**Exercise prompt:**
Please restate, exactly as written, the lines running from the beginning of the material through the line that has "from FreeCAD import Vector" in it.

** Start **

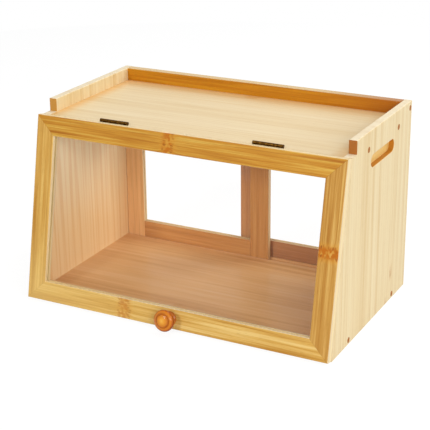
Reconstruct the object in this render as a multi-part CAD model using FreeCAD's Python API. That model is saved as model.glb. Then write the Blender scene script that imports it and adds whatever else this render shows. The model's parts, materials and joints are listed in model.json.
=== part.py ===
import FreeCAD, Part
import math
import os

from FreeCAD import Vector

# Bamboo bread box with a slanted, top-hung clear door and two clear sliding panels behind.
# Millimetres. +X is to the right, the front faces -Y and +Z is up. Everything is built with the
# rear face on y = 0 and the table on z = 0, and the last step moves the origin to the middle of
# the footprint, knob included.

# ---- Case ---------------------------------------------------------------------------------
CASE_WIDTH = 400.0            # over both side panels
CASE_HEIGHT = 240.0           # table to the top of the gallery rails
BASE_DEPTH = 237.0            # side panel, front to back, at the table
TRAY_DEPTH = 192.0            # side panel, front to back, at the tray
RAIL_HEIGHT = 16.0            # gallery rails above the tray surface
RAIL_SETBACK = 13.0           # side rail's front end behind the tray's front edge
SIDE_THICKNESS = 10.0
FLOOR_THICKNESS = 10.0
TRAY_THICKNESS = 10.0
BACK_RAIL_THICKNESS = 12.0
CASE_EDGE_ROUNDING = 1.2      # sanded edges of the panels and rails

# ---- Finger grips routed into the outside of both side panels ---------------------------------
GRIP_LENGTH = 75.0
GRIP_HEIGHT = 15.0
GRIP_DEPTH = 6.5
GRIP_BELOW_TRAY = 4.5         # from the height of the tray's underside down to the grip
GRIP_EDGE_ROUNDING = 1.2

# ---- Side screws under wooden plugs ---------------------------------------------------------
FRONT_SCREW_INSET = 50.0      # behind the front edge of the board that the screw holds
REAR_SCREW_INSET = 45.0       # ahead of the rear face
PLUG_RADIUS = 3.5
PLUG_DEPTH = 3.0
SIDE_SCREW_HEAD_RADIUS = 3.2
SIDE_SCREW_HEAD_HEIGHT = 2.2
SIDE_SCREW_SHANK_RADIUS = 1.75
SIDE_SCREW_LENGTH = 30.0

# ---- Door -----------------------------------------------------------------------------------
DOOR_THICKNESS = 12.0
DOOR_MEMBER_WIDTH = 24.0      # the four mitred members
DOOR_SEAT_GAP = 0.3           # closed door to the sloping front edges
DOOR_TABLE_GAP = 1.0          # along the slope, under the bottom rail
DOOR_PANE_THICKNESS = 3.0
DOOR_EDGE_ROUNDING = 1.2
PANE_GROOVE_DEPTH = 5.0
PANE_EDGE_PLAY = 0.5          # pane short of the bottom of its groove
PANE_FACE_PLAY = 0.1          # on each face of the pane

# ---- Knob, turned in one piece --------------------------------------------------------------
KNOB_RADIUS = 13.0
KNOB_FOOT_RADIUS = 9.0
KNOB_NECK_RADIUS = 6.2
KNOB_FOOT_HEIGHT = 2.2
KNOB_FOOT_CHAMFER = 0.8
KNOB_NECK_HEIGHT = 8.0        # cove between the foot and the head
KNOB_RIM_HEIGHT = 5.6         # rounded rim of the head
KNOB_CROWN_RISE = 3.6         # middle of the face above the rim
KNOB_RING_RADIUS = 8.0        # ring turned into the face
KNOB_RING_HALF_WIDTH = 1.0
KNOB_RING_DEPTH = 0.9
KNOB_RIM_TURN_IN = 1.6        # widest radius to the edge of the face
KNOB_SCREW_HEAD_RADIUS = 3.6
KNOB_SCREW_HEAD_HEIGHT = 2.6
KNOB_SCREW_SHANK_RADIUS = 1.75
KNOB_SCREW_BITE = 12.0        # length inside the knob

# ---- Butt hinges ----------------------------------------------------------------------------
HINGE_LENGTH = 38.0
HINGE_OFFSET = 100.0          # middle of each hinge from the middle of the box
KNUCKLE_COUNT = 5
KNUCKLE_GAP = 0.3
BARREL_RADIUS = 1.9
BARREL_LIFT = 0.3             # barrel clear of the edges below it
PIN_RADIUS = 0.9
PIN_RUNNING_PLAY = 0.05
LEAF_THICKNESS = 1.0
LEAF_WIDTH = 10.0             # from the pin's axis
LEAF_GAP = 0.3                # between the folded leaves
LEAF_FIT = 0.1                # round each leaf in its mortise
LEAF_SCREW_SPACING = 24.0
LEAF_SCREW_HEAD_RADIUS = 2.1
LEAF_SCREW_SHANK_RADIUS = 1.0
LEAF_SCREW_LENGTH = 8.0

# ---- Sliding panels and their tracks ----------------------------------------------------------
SLIDER_OVERLAP = 45.0         # width that both closed panels cover
SLIDER_THICKNESS = 8.0
SLIDER_STILE_WIDTH = 26.0
SLIDER_RAIL_HEIGHT = 25.0
SLIDER_PANE_THICKNESS = 2.0
SLIDER_EDGE_ROUNDING = 0.8
SLIDER_END_GAP = 0.5          # closed panel to the side panel
SLIDER_REST_GAP = 0.3         # under a panel in its track
SLIDER_TOP_ENGAGEMENT = 3.2   # panel inside the upper track
TENON_FIT = 0.1               # round each stub tenon
TRACK_PLAY = 0.5              # on each face of a panel
TRACK_LAND = 2.0              # wood between the two tracks
TRACK_REAR_LAND = 5.5         # wood behind the outer track
FLOOR_TRACK_DEPTH = 3.0
TRAY_TRACK_DEPTH = 6.5        # deep enough to lift a panel out of its lower track
FINGER_LENGTH = 60.0
FINGER_WIDTH = 12.0
FINGER_DEPTH = 3.0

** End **

**Exercise answer:**
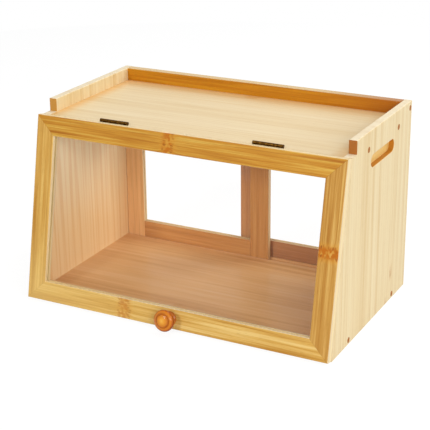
Reconstruct the object in this render as a multi-part CAD model using FreeCAD's Python API. That model is saved as model.glb. Then write the Blender scene script that imports it and adds whatever else this render shows. The model's parts, materials and joints are listed in model.json.
=== part.py ===
import FreeCAD, Part
import math
import os

from FreeCAD import Vector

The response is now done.